”病状変遷をまず聞く”
視線恐怖の精神療法は一般に、週一回あるいは隔週一回で、短くて一か月、長くて数年あるいはそれ以上かかるのがふつうである。
数年などと聞くと、それだけで愕然とされる方もおられるかもしれない。
しかし、実際には症状が軽快して、そのあいだ立派に社会生活を営んでいる人達も多い。
視線恐怖は対人恐怖症のなかでも重症であり、治療に時間を要す例が少なくない。
わりとよく治療に反応する例もあるが、多彩な関係妄想を発展させる例では、治療にかなり難渋する。
視線恐怖の治療の第一歩は、対人恐怖症の病状変遷を詳しく聴取することである。
その際、前段階の背景化現象が加わるため、D子さんの例のように前段階の背景化が著しい場合、対人恐怖症の症状変遷を念頭に置かないと前段階を見逃してしまう危険がある。
赤面恐怖→表情恐怖→視線恐怖といっても、あくまで理念型であり、たとえばE子さんの場合、「口の中に唾が溜まることにとらわれはじめ、どんな表情をしてよいかわからず・・・」と訴えているが、症例によっては表情がこわばるという症状があらわれず、唾が溜まってのみこむとひとに変に思われやしまいかといった内容の症状にとってかわることもある。
そのために、その症状が対人恐怖症の症状変遷のどの段階に属するかを見定めておくことが肝要である。
治療の次の問題は、こうして明らかとなった対人恐怖症の病状変遷の、どの段階を治療のターゲットにするか、ということである。むろんすべての段階を問題にしなくてはならないが、著者の経験からいうと視線恐怖にこだわると、治療はうまくいかない。

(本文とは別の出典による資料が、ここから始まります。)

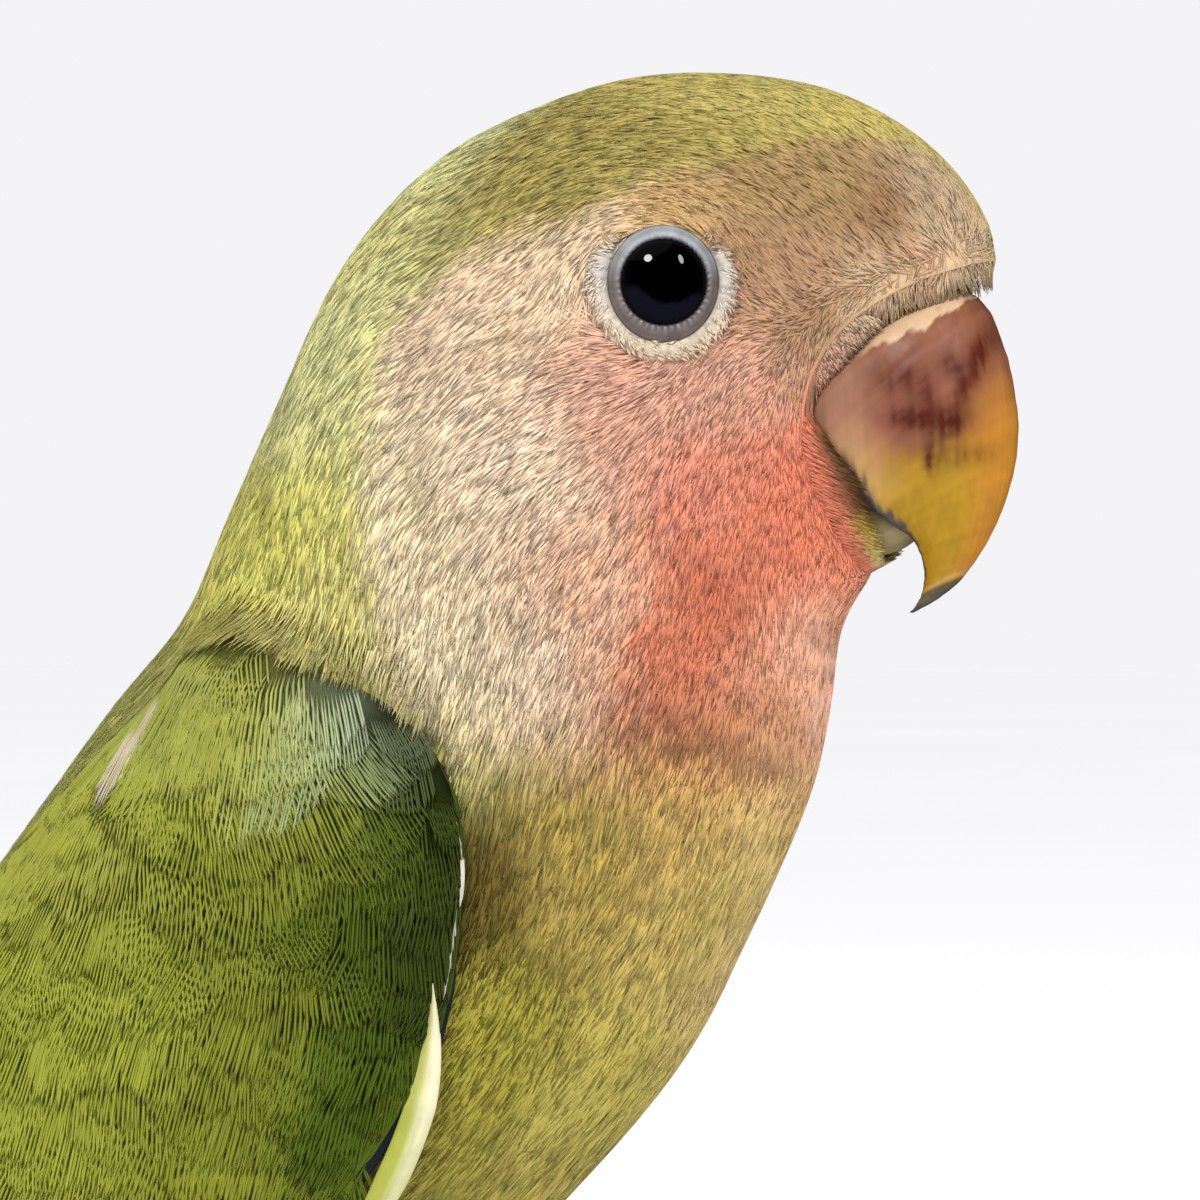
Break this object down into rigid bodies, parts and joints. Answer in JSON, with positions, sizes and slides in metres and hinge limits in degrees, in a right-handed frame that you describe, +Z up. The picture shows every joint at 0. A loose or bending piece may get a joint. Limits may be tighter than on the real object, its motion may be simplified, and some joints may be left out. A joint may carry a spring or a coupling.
{
  "type": "peach-faced lovebird model",
  "caption": "Life-size standing peach-faced lovebird, a still museum-like model with folded wings, hooked bill and fanned tail feathers.",
  "frame": {"origin": "centre of the bounding box at floor level, under the bird", "axes": "+X the way the bird faces, +Y to its left, +Z up"},
  "size_m": [0.1256, 0.0428, 0.1048],
  "materials": {
    "belly": "soft feathers, matte",
    "claw": "satin",
    "eye": "glossy",
    "face": "soft feathers, matte",
    "horn": "satin",
    "leg": "scaly, matte",
    "lower_horn": "satin",
    "neck": "soft feathers, matte",
    "quill": "soft feathers, matte",
    "rump": "soft feathers, matte",
    "tail": "soft feathers, matte",
    "wing": "soft feathers, matte"
  },
  "bodies": {
    "root": {"bill_lower": "lower_horn", "bill_upper": "horn", "claw_back_inner_left": "claw", "claw_back_inner_right": "claw", "claw_back_outer_left": "claw", "claw_back_outer_right": "claw", "claw_front_inner_left": "claw", "claw_front_inner_right": "claw", "claw_front_outer_left": "claw", "claw_front_outer_right": "claw", "eye_left": "eye", "eye_right": "eye", "head": "face", "leg_left": "leg", "leg_right": "leg", "neck": "neck", "primaries_left": "quill", "primaries_right": "quill", "rump": "rump", "tail": "tail", "thigh_left": "belly", "thigh_right": "belly", "torso": "belly", "wing_left": "wing", "wing_right": "wing"}
  },
  "joints": []
}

とはいえ、対人恐怖症患者のなかには、治療者を正視し続ける者がいる。
治療者自身が対人恐怖症患者の正視に対人恐怖症的になりかねないほど、正視した視線を動かさないのだ。
このような対人恐怖症患者に対しては、何度かの面接をくりかえしたあと、「何度か話して気づいたんだけど、あなたはじっと相手を見据えて話す方ですね。

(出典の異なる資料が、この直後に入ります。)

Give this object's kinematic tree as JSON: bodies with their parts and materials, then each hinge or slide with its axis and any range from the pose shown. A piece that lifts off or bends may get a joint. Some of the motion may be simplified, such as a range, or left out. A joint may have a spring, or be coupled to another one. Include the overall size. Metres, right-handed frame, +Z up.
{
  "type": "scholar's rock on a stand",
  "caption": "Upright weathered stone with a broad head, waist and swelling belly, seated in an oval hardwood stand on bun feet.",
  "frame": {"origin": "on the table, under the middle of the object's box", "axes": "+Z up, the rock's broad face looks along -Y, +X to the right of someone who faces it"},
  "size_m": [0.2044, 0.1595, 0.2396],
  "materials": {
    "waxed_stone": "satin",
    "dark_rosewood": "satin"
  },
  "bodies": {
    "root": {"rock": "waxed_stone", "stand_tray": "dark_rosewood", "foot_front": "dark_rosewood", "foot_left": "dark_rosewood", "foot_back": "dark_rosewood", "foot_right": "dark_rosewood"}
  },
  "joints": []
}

もっと目をはずして話したほうが楽ではないですか」と指摘しておくことが大切である。
その際、先に取り上げた森田療法の治療姿勢だとか、精神療法では話をしやすいように、治療者と患者が面と向かわないよう机や椅子の配置を工夫しているのですよとか、日本では床の間の花は、おたがいに花を見ながら話すための工夫という意味もあるらしいですよとか、そのときの思い付きに従って話すとよいであろう。
おそらく精神分析療法家なら、幼児期の、「見、知り、あばく」父親像に由来する超自我や「見、知り、見守る」両親の期待に応えて形成される自我理想と、患者の自我との関連についての理論を念頭において、この種の対人恐怖症患者と応対するであろう。

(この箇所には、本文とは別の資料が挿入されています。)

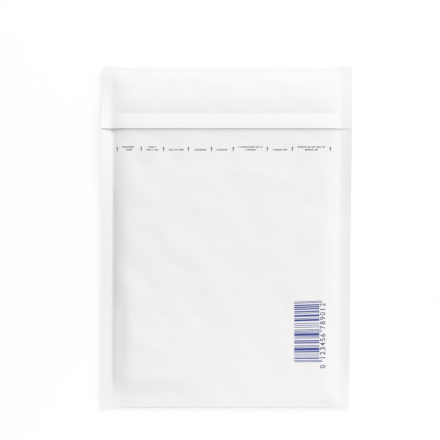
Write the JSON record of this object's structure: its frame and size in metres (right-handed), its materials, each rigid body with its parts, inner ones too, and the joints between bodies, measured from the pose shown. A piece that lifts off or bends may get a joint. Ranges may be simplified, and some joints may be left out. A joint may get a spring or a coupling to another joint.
{
  "type": "padded envelope",
  "caption": "Flat white paper mailing envelope with a bubble-film lining, pressed side seams and a padded flap folded down over its front.",
  "frame": {"origin": "on the resting plane, under the middle of the envelope", "axes": "+X to the right seen from the front, +Y along the length towards the top fold, +Z out of the front, up as it lies"},
  "size_m": [0.2, 0.275, 0.0103],
  "materials": {
    "white_paper": "matte",
    "blue_ink": "matte",
    "grey_ink": "matte"
  },
  "bodies": {
    "root": {"padded_envelope": "white_paper"}
  },
  "joints": []
}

むろん、その理論を治療の場に生のかたちでだすはずもないが、そういう理論を念頭に置くと、おのずとその理論に関連した治療姿勢がでてくるものである。
たとえば対人恐怖症者は幼児期、過保護過干渉に育てられたケースが多い。
そのために対人恐怖症患者は、その後の対人関係において、他人のよい評価を受身的に求めるようになる。
もし、良い評価を受けないと、期待にこたえようとして形成された自我理想が傷つくということになる。
そのように対人恐怖症患者を解釈していると、おのずと「君は人に好かれたいんだろう。その気持ちがるよすぎるんだよね」などという言葉がでがちになる。
人間誰しも人に良く思われ、人に好かれたいのは当たり前のことであって、そういうことを言ったからとて治療的になんの効果もない。
好かれるの、好かれないのといった受け身の姿勢は対人恐怖症の一面でしかなく、むしろ対人恐怖症では両者の際立った矛盾こそが中核的な問題であり、その矛盾が対人関係の「間」の困惑を生み出すのである。